End Substance Impairment in Transportation

What is the issue?

The issue is something you might not realize is happening: The world around you seems to move slower. Your concentration lags. When your brain tells your hand to move, it takes longer for your hand to respond and the movement is clumsy. When you blink, your eyelids stay closed longer. You are feeling the effects of the alcohol you drank earlier, and you are driving a car. But you probably don’t even recognize how impaired you are – or the risk that you pose to yourself and others.

This scenario is all too common. In a 2013 AAA Foundation for Traffic Safety survey, 13 percent of drivers said they thought that they had driven close to or over the legal blood alcohol concentration (BAC) limit in the previous year. According to the Centers for Disease Control and Prevention, drivers make about 112 million alcohol impaired trips each year.

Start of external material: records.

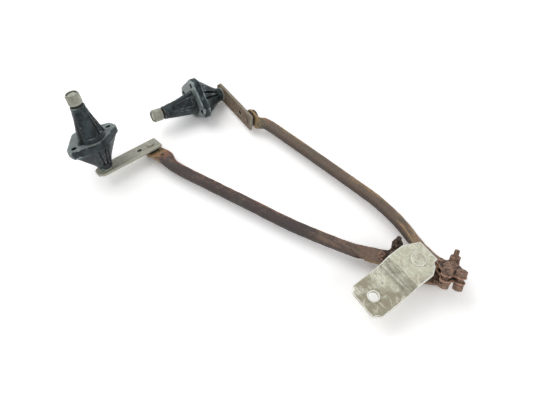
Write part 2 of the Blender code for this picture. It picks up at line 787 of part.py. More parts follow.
def rod_rubber(name):
    """The rubber bush: a thick collar under the lever and a neck through the rod's eye."""
    return turned(name, [
        (RUBBER_BORE, ROD_BOTTOM),
        (RUBBER_NECK, ROD_BOTTOM),
        (RUBBER_NECK, RUBBER_BOTTOM),
        (RUBBER_RADIUS - 0.8 * MM, RUBBER_BOTTOM),
        (RUBBER_RADIUS, RUBBER_BOTTOM + 1.0 * MM),
        (RUBBER_RADIUS - 0.6 * MM, (RUBBER_TOP + RUBBER_BOTTOM) / 2.0),
        (RUBBER_RADIUS, RUBBER_TOP - 1.0 * MM),
        (RUBBER_RADIUS - 0.8 * MM, RUBBER_TOP),
        (RUBBER_BORE, RUBBER_TOP),
    ], "black_rubber")


# Rods

def smooth_point(start, end, leave, arrive, share):
    """A point of a Hermite curve from start to end, with unit directions at both."""
    length = (end - start).length
    square = share * share
    cube = square * share
    return (
        start * (2.0 * cube - 3.0 * square + 1.0)
        + end * (3.0 * square - 2.0 * cube)
        + leave * length * (cube - 2.0 * square + share)
        + arrive * length * (cube - square)
    )


def rod_stations(stations):
    """Sections along a rod, from stations of (point, half width, half thickness, normal, direction)."""
    directions = []
    last = len(stations) - 1
    for index, station in enumerate(stations):
        ahead = stations[min(index + 1, last)][0] - stations[max(index - 1, 0)][0]
        directions.append(station[4] or ahead.normalized())
    sections = []
    for index in range(last):
        start = stations[index]
        end = stations[index + 1]
        steps = max(1, round((end[0] - start[0]).length / ROD_STEP))
        if start[1] != end[1]:
            steps = max(4, steps)
        for k in range(steps):
            share = k / steps
            ease = share * share * (3.0 - 2.0 * share)
            point = smooth_point(start[0], end[0], directions[index], directions[index + 1], share)
            width = start[1] + (end[1] - start[1]) * ease
            thickness = start[2] + (end[2] - start[2]) * ease
            normal = start[3].lerp(end[3], ease).normalized()
            sections.append((point, width, thickness, normal))
    sections.append(stations[-1][:4])
    return sections


def rounded_end(section, direction, steps):
    """Narrowing sections that give a flat end a round outline, from its tip inward."""
    point, width, thickness, normal = section[:4]
    ring = []
    for k in range(steps):
        angle = math.pi / 2.0 * (k + 0.35) / steps
        back = direction * width * math.cos(angle)
        ring.append((point - back, width * math.sin(angle), thickness, normal))
    return ring


def lofted_rod(name, sections, origin):
    """Skin the sections, each a rounded oblong that grows round where the tube is round."""
    mesh = bmesh.new()
    rings = []
    last = len(sections) - 1
    for index, (point, width, thickness, normal) in enumerate(sections):
        ahead = sections[min(index + 1, last)][0] - sections[max(index - 1, 0)][0]
        side = normal.cross(ahead).normalized()
        flatness = 1.0 - min(thickness / width, 1.0)
        up = ahead.cross(side).normalized().lerp(normal, min(1.5 * flatness, 1.0)).normalized()
        squareness = 1.0 - 0.55 * flatness
        ring = []
        for k in range(ROD_SIDES):
            angle = math.tau * (k + 0.5) / ROD_SIDES
            across = math.copysign(abs(math.cos(angle)) ** squareness, math.cos(angle))
            high = math.copysign(abs(math.sin(angle)) ** squareness, math.sin(angle))
            ring.append(mesh.verts.new(point + side * width * across + up * thickness * high - origin))
        rings.append(ring)
    for low, high in zip(rings, rings[1:]):
        for k in range(ROD_SIDES):
            after = (k + 1) % ROD_SIDES
            mesh.faces.new((low[k], low[after], high[after], high[k]))
    mesh.faces.new(list(reversed(rings[0])))
    mesh.faces.new(rings[-1])
    return finished(name, mesh, "rusty_tube")


def frame_drill(piece, frame, holes, origin):
    """Drill a piece along the z of a world frame, at (x, y, radius) in that frame."""
    mesh = bmesh.new()
    for x, y, radius in holes:
        bmesh.ops.create_cone(
            mesh, cap_ends=True, segments=ROUND, radius1=radius, radius2=radius,
            depth=12.0 * MM, matrix=Matrix.Translation((x, y, 0.0)),
        )
    bmesh.ops.transform(mesh, matrix=Matrix.Translation(-origin) @ frame, verts=mesh.verts)
    return combine(piece, finished("rod_drill", mesh, "rusty_tube"), "DIFFERENCE")


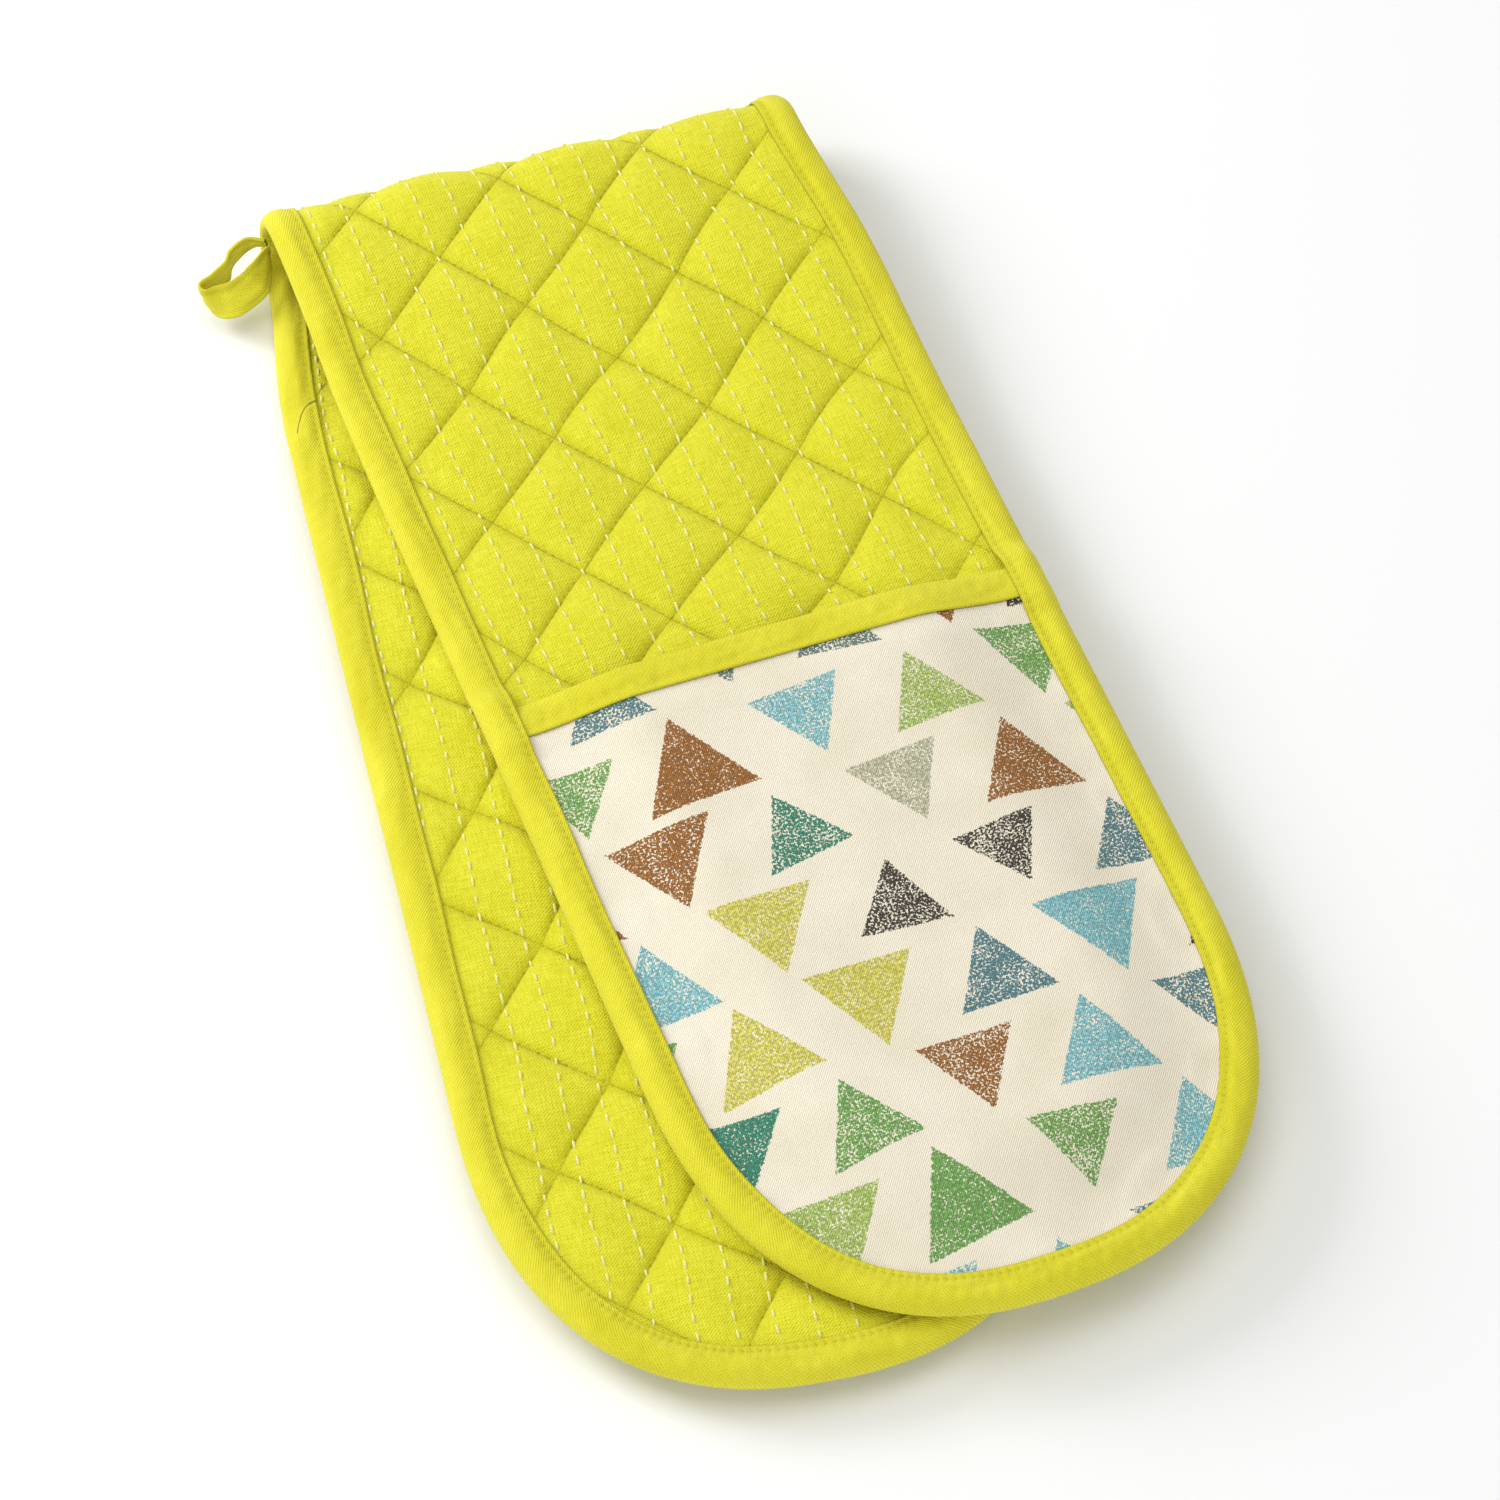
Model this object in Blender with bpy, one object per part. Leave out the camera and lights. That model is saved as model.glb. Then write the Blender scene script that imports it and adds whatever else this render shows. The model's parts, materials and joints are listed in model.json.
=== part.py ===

According to the National Highway Traffic Safety Administration, the proportion of fatally injured drivers who had drugs in their system rose from 13 percent to 18 percent from 2005-2009. In 2012, 10.3 million people reported driving under the influence of illicit drugs in the past year.

Since 2000, almost 160,000 people have died in motor vehicle crashes involving impaired drivers. And the problem of impairment is not limited to highways.

The NTSB recently studied drug use among fatally injured pilots. The prevalence of potentially impairing drugs increased from an average of 11 percent of fatally-injured accident pilots during the period from 1990-1997 to an average of 23 percent of accident pilots during the period 2008-2012. During the same time periods, positive marijuana results increased from 1.6 percent to 3.0 percent. But the most commonly found impairing substance in fatal crashes was diphenhydramine, a sedating antihistamine found in over-the-counter medications.

Time after time, NTSB investigations have found substance impairment as a cause or a contributing factor in transportation accidents. Complex machinery such as cars, planes, trains, ships, and pipelines require operators to be at their best – not impaired by alcohol or drugs.

Finally, nobody really knows the effect that decriminalizing marijuana will have on transportation safety.

What can be done?

We need more and better data to understand the scope of the problem and the effectiveness of countermeasures. In commercial transportation industries, operators and enforcement authorities must not neglect required post-accident testing. Additionally, states should increase collection, documentation and reporting of driver BAC test results following crashes.

Drivers and other transportation operators need good information to make informed decisions. While many recognize the impairment potential of illicit drugs, they may not appreciate the potentially impairing effects of prescribed or over-the-counter medications, especially in combinations. Discuss your transportation activities with your doctor before taking a medication, and discuss the impairing effect of any medical condition as it might increase your risk of having an accident. Treatment should not always exclude you from operating a vehicle, but such conditions and medications need to be monitored. If any medication label warns against operating heavy machinery, that includes vehicles. Also, while the danger of drinking and driving is more broadly understood than that of driving under the influence of drugs, many do not know that even low levels of alcohol can degrade skills and increase crash risk.

Additional countermeasures include stronger impaired driving laws, increased use of high-visibility enforcement, expanded use of existing technology such as ignition interlocks and passive alcohol sensors, development of emerging in-vehicle technology such as the Driver Alcohol Detection System for Safety, and targeted measures for repeat offenders such as the use of DWI Courts.